The shattering experiences of Ruhal Ahmed, Asif Iqbal and Shafiq Rusal – which included being abducted by Afghanistan˙s Northern Alliance and sold to US Forces as Taliban members (for a cool $10,000-per-head bounty—this is where our money is going?), solitary confinement, torture, 5-on-1 beatings, hoods, shackles, blinders, sensory deprivation and being witness to extrajudicial murders—make for a thoroughgoing demolition of the lies of Powell, Bush and Rumsfeld. American viewers, long accustomed to our child president˙s characterization of Gitmo inmates as “bad guys,” may find themselves asking how their own military could be so fascistic, so cruel and, most dispiriting of all, so fucking stupid.

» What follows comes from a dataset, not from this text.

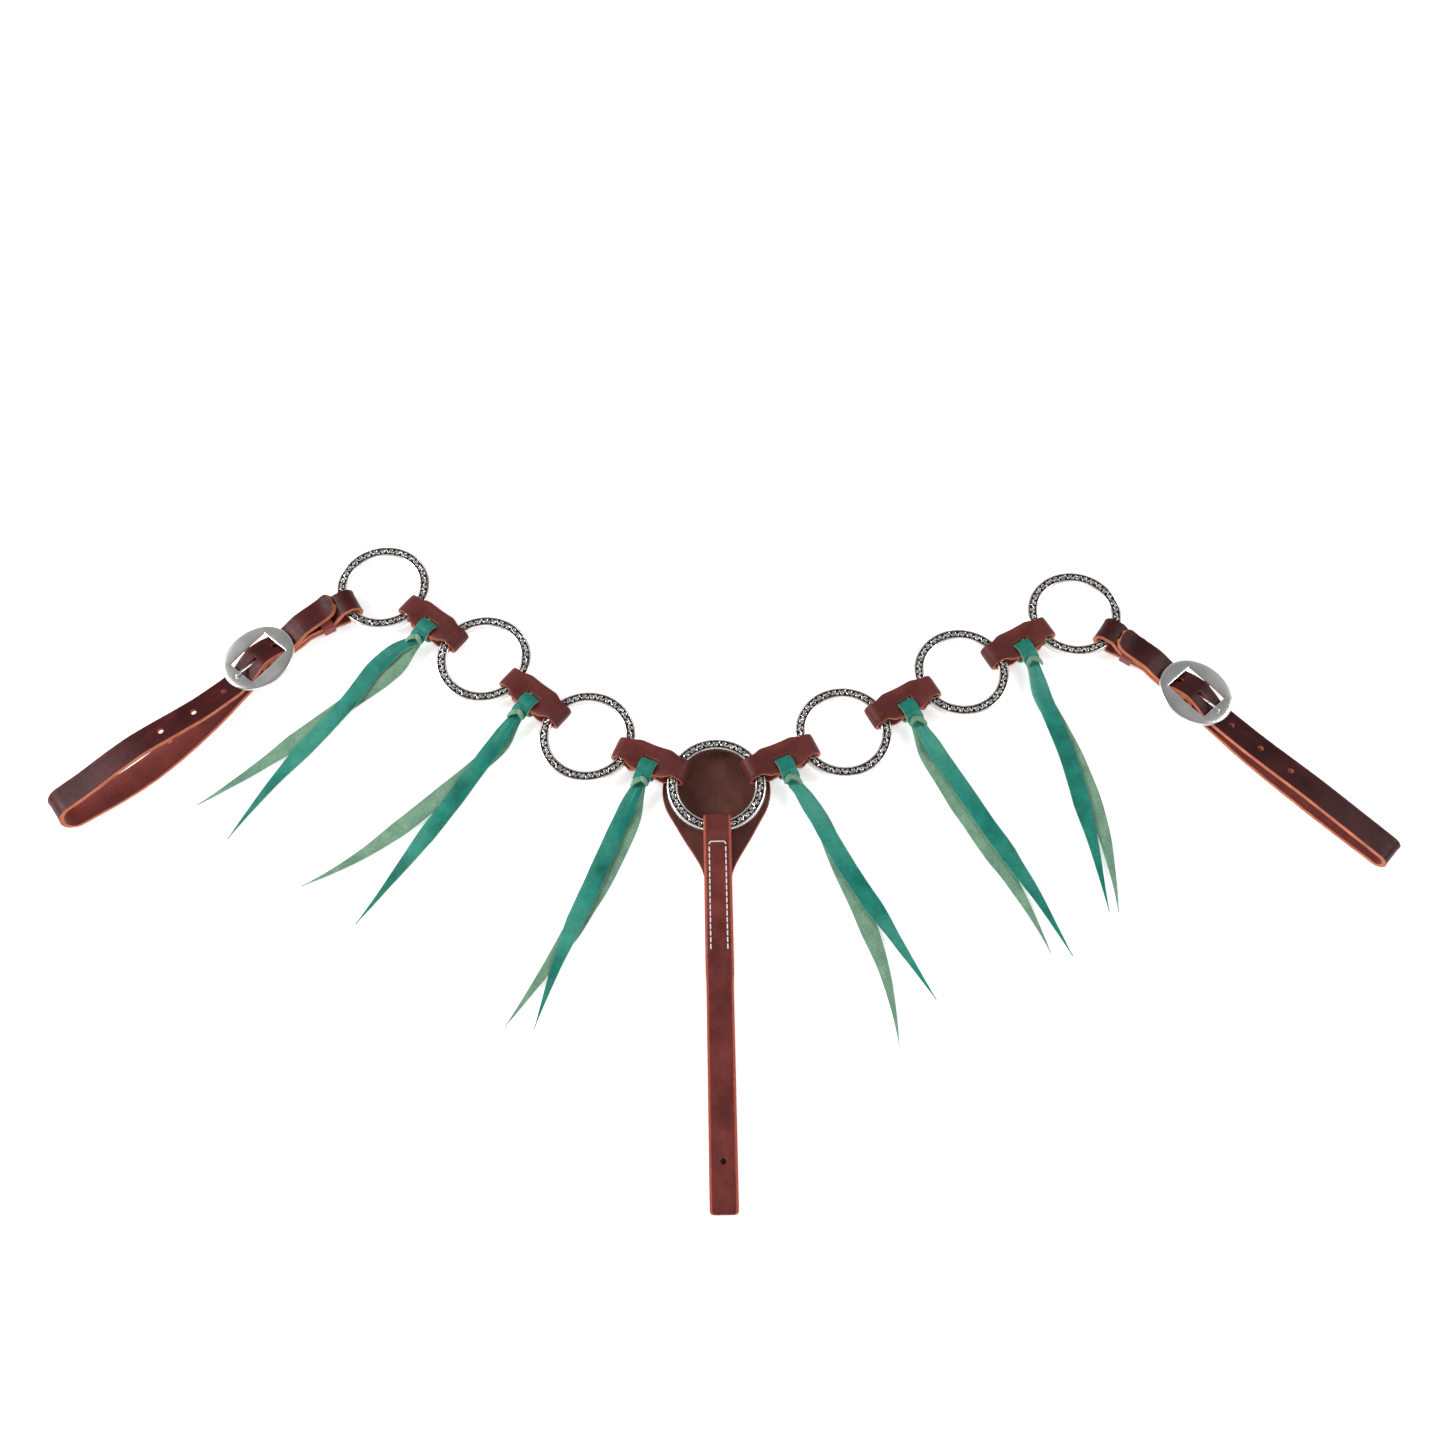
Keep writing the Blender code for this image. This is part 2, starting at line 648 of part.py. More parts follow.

Named for the West Midlands town where they grew up, the three young men flew to Pakistan, the home of their parents, to attend the wedding of one of their number, but also to enjoy a holiday in their land of origin, in the aftermath of 9/11. Foolishly, they took a side-trip into Afghanistan, where they were caught up in the US bombing of Taliban bases and cities, and then captured in the confused retreat from Kunduz.

Accused of consorting with Bin Laden and the Taliban, the Three in fact had watertight, easily verified alibis. Two of them were—and how hard is it to check this out?—on police probation in Tipton for petty criminal acts, the other had a full-time job. That wasn’t enough for their captors, gut-wrenching proof that American military xenophobia extends not merely to hated enemies, but also to valued allies. Unlawful combatants: meet unlimited incompetence.

The imagery confronting us in The Road to Guantanamo suggests that the United States has abandoned its sanctimoniously proclaimed fealty to such secular gods as Jefferson, Madison and Hamilton, only to replace them with Orwell, Kafka and Koestler. Two years of nonstop torture, interrogation and physical abuse—stress-holds, strobelights, earsplitting death-metal, enforced silence, isolation cells —strongly recall Gestapo or KGB information-gathering techniques, Room 101, Darkness at Noon. All that is lacking are electrodes, waterboards and clocks striking 13. And Big Brother? He’s already here. Learn to love Him.